MARIEMONT, Ohio — The village council will decide Wednesday night whether to open the Mariemont Swimming Pool as usual or keep it closed to save money over the summer.
Mayor Bill Brown doesn’t relish the idea of pulling the plug on one of his community’s most beloved summer traditions, he said the afternoon of the vote. But running it is costly, even in good years. Brown estimated the government spends between $50,000-$70,000 each year to keep the pool open.
“Ordinarily, the village would eat the deficit because the pool is too important to the residents,” he said. “But this year, because of the circumstances with the virus, with the shutting down of the economy, we cannot.”
The pool operates by selling season passes exclusively to Mariemont residents, who can’t have backyard pools due to local ordinance restrictions. Those passes don’t do much to cover the cost of regular maintenance, according to Brown.
Opening while following new state guidelines for pool operators would cost even more. The virus has already taken a $500,000 bite out of Mariemont’s village income, forcing the council to scuttle two road projects. The pool could be another nibble.

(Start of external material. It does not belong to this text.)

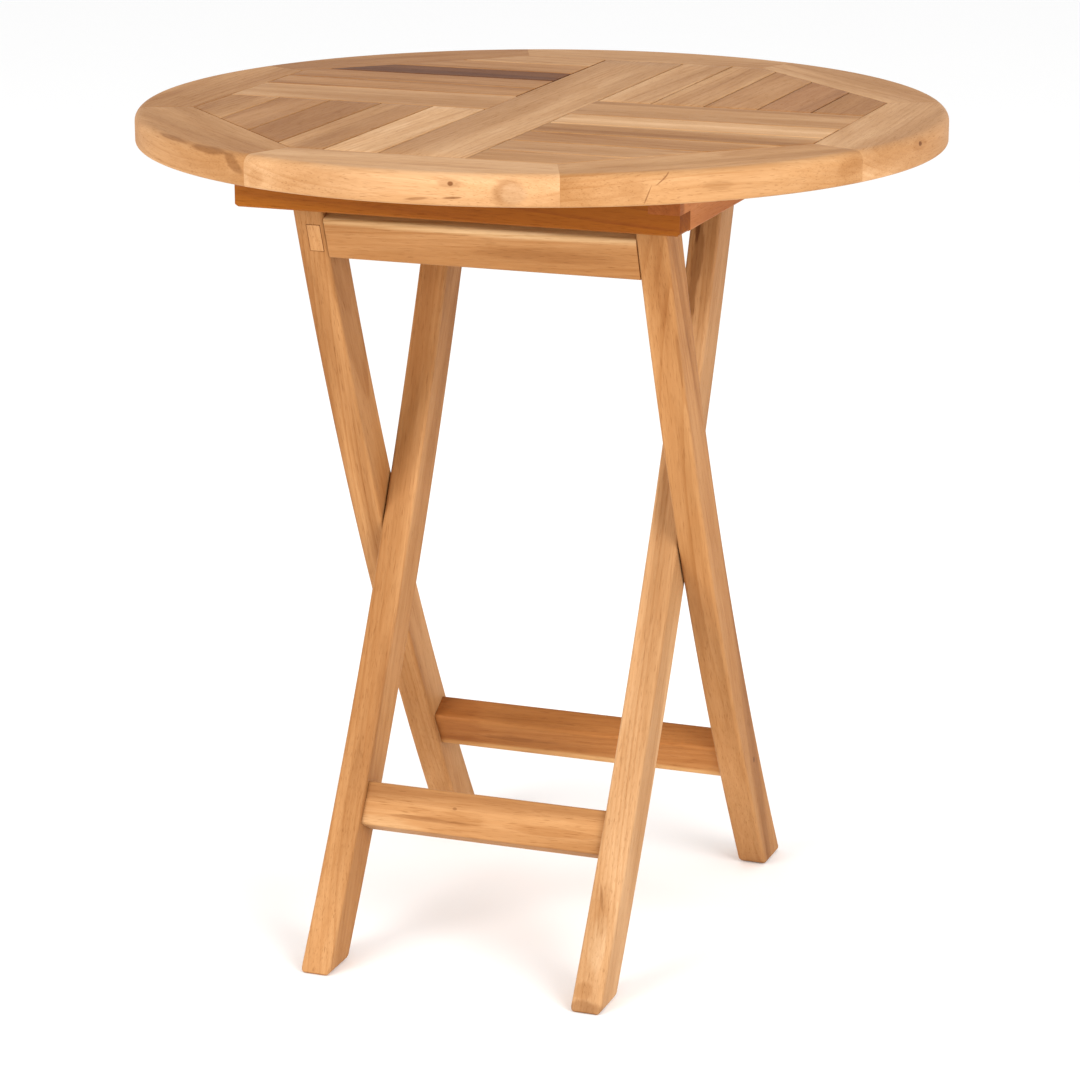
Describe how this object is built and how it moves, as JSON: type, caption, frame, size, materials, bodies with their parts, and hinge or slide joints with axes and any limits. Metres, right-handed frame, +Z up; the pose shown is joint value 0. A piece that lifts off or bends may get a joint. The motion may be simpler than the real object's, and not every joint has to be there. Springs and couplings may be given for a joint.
{
  "type": "folding garden table",
  "caption": "Round slatted wooden garden table whose top is hinged on crossing bowed legs, so that it tips up and the legs fold together.",
  "frame": {"origin": "on the floor under the middle of the round top", "axes": "+Z up, -Y towards the front where the outer legs meet the top, X along the rungs"},
  "size_m": [0.7, 0.7, 0.735],
  "materials": {
    "teak": "fine sanded bare teak",
    "steel": "brushed stainless steel",
    "brass": "plain turned brass"
  },
  "bodies": {
    "inner_frame": {"inner_leg_left": "teak", "inner_leg_right": "teak", "inner_top_rail": "teak", "inner_rung": "teak", "crossing_bushings": "brass", "crossing_washers": "brass", "hinge_bushings": "brass"},
    "outer_frame": {"outer_leg_left": "teak", "outer_leg_right": "teak", "leg_patch": "teak", "outer_top_rail": "teak", "outer_rung": "teak", "crossing_pins": "steel"},
    "table_top": {"rim_front": "teak", "rim_front_right": "teak", "rim_right": "teak", "rim_rear_right": "teak", "rim_rear": "teak", "rim_rear_left": "teak", "rim_left": "teak", "rim_front_left": "teak", "rim_splines": "teak", "centre_board": "teak", "cross_board_left": "teak", "cross_board_right": "teak", "slat_front_left_1": "teak", "slat_front_left_2": "teak", "slat_front_left_3": "teak", "slat_front_left_4": "teak", "slat_front_left_5": "teak", "slat_front_right_1": "teak", "slat_front_right_2": "teak", "slat_front_right_3": "teak", "slat_front_right_4": "teak", "slat_front_right_5": "teak", "slat_rear_right_1": "teak", "slat_rear_right_2": "teak", "slat_rear_right_3": "teak", "slat_rear_right_4": "teak", "slat_rear_right_5": "teak", "slat_rear_left_1": "teak", "slat_rear_left_2": "teak", "slat_rear_left_3": "teak", "slat_rear_left_4": "teak", "slat_rear_left_5": "teak", "front_batten": "teak", "side_batten_left": "teak", "side_batten_right": "teak", "stop_blocks": "teak", "batten_screws": "steel", "hinge_rod": "steel", "hinge_spacers": "brass", "hinge_washers": "steel", "hinge_nuts": "steel"}
  },
  "joints": [
    {"name": "top_fold", "type": "hinge", "parent": "inner_frame", "child": "table_top", "pos_m": [0, 0.11772, 0.6875], "axis": [-1, 0, 0], "range_deg": [0, 104]},
    {"name": "leg_fold", "type": "hinge", "parent": "inner_frame", "child": "outer_frame", "pos_m": [0, -0.015, 0.35967], "axis": [-1, 0, 0], "range_deg": [0, 38]}
  ],
  "couplings": [
    {"joint": "leg_fold", "follows": "top_fold", "ratio": 0.365}
  ]
}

“If we weren't able to sell enough memberships, the deficit could really balloon and we simply could not cover that,” Brown said.
According to the state of Ohio, all pool operators who wish to open must set occupancy limits, install barriers and protective shields to keep staff separate from customers, and implement a rigorous schedule of cleaning and disinfecting in common areas. Items that would normally be rented or shared, including goggles and pool equipment, shouldn’t be.
Some Cincinnati-area pools reopened Tuesday with the new measures in place, including Greenhills Swimming Pool. There, swimmers must reserve three-hour slots and bring their own drinking water because all shared drinking fountains are disabled.
Families who went to Greenhills on Tuesday walked away satisfied, but Mariemont resident Nicole Schmidt said she wondered if her daughter would be.
“I am curious as to, when people are in the water, what that will look like,” she said. “Will she be able to interact with other children? Or just members of our family?"
Another resident, Meghan Pease, said she hoped the village would find a way to fundraise in order to ensure the pool would open. If not, however, she’s prepared.
“We'll just make the best of it,” she said. “Run through sprinklers or a lot of neighbors are buying blow-up pools. We're moms. We have to be creative."